I hate that I am compelled to think all of this, that I can imagine his impulses for even a moment. I hate that he’s made all of us think any of this, that’s he’s given us this one last entirely unspeakable thing to share in silence.
* * *
After the indictment, I agreed to do an interview with a reporter named David, from the Portland Press Herald. He seemed kind, and it was a good paper. He arranged to come to my house in Durham to interview me, and this meant I finally had to tell my roommates that my mother had been murdered. I had been friends with them for two years.
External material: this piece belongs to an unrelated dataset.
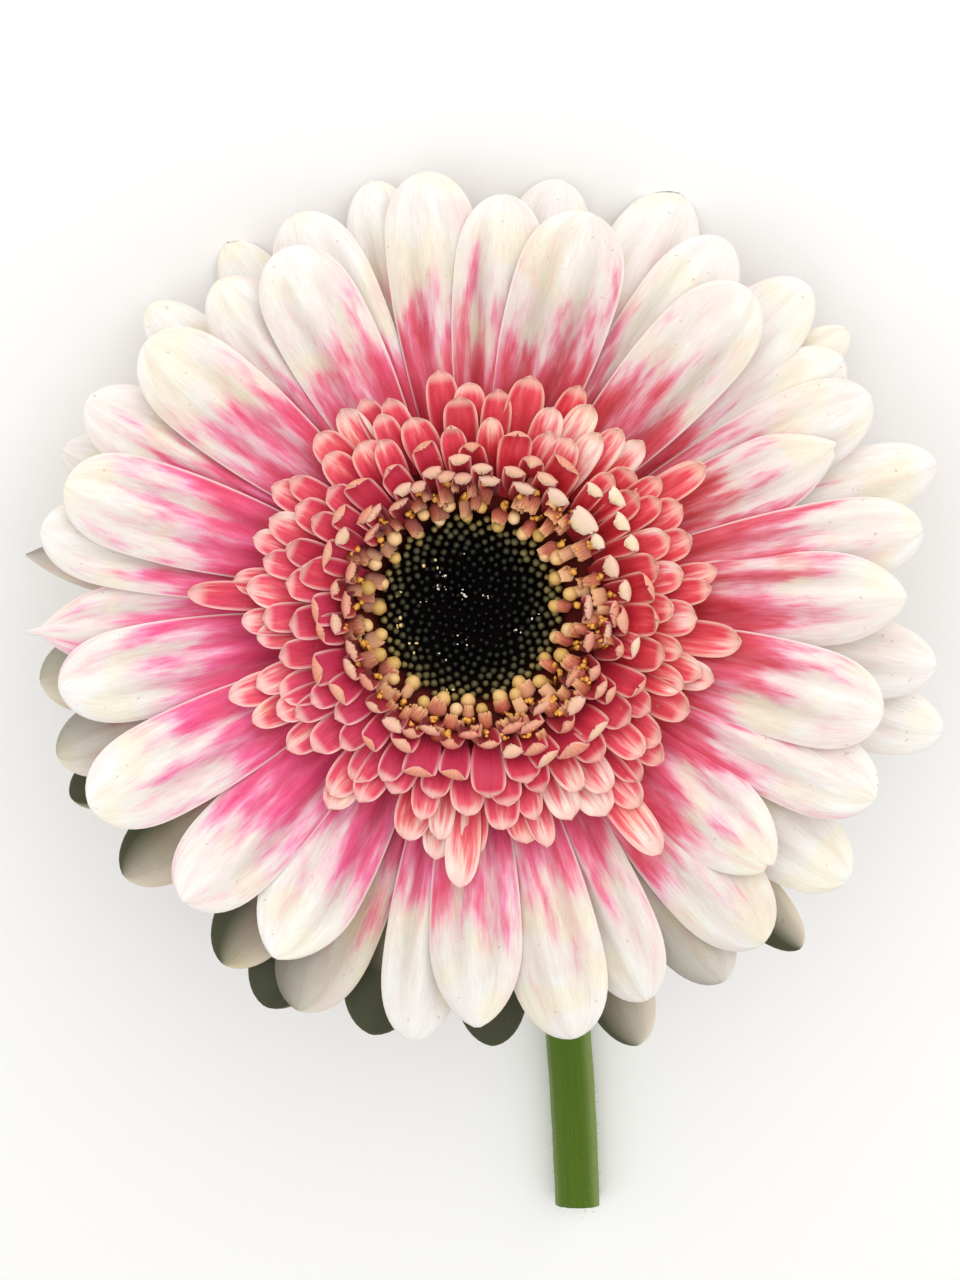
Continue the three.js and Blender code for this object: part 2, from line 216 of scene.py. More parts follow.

David wrote a good story—courteous, with little sensationalizing. Still, when I read it, I was embarrassed. I’d talked about volunteering to feed the homeless. I’d talked about what a great success I was, how I’d done well in college, how I’d done it all to respect my mother’s memory. I’d been reaching during the interview, trying to put together some kind of story for David, and now I saw my words broadcast for all to read and was repelled by them. In the aftermath of Mom’s death, I’d worked so hard to avoid the cliché of failure, and now I’d fallen into a self-congratulatory narrative of success, the same old story of bootstraps and determination. I had done well considering my circumstances, sure. But I was too eager to let people know, to perform the good-girl routine. But I didn’t know what else to do. Back then, I didn’t know how else to make sense of any of it.
I didn’t actually believe there was a way to “make her proud,” and I never really had. I didn’t believe that her spirit was hovering out there somewhere on a cloud, that she was enjoying an afterlife. Any faith I’d had in such things was destroyed on the night she died.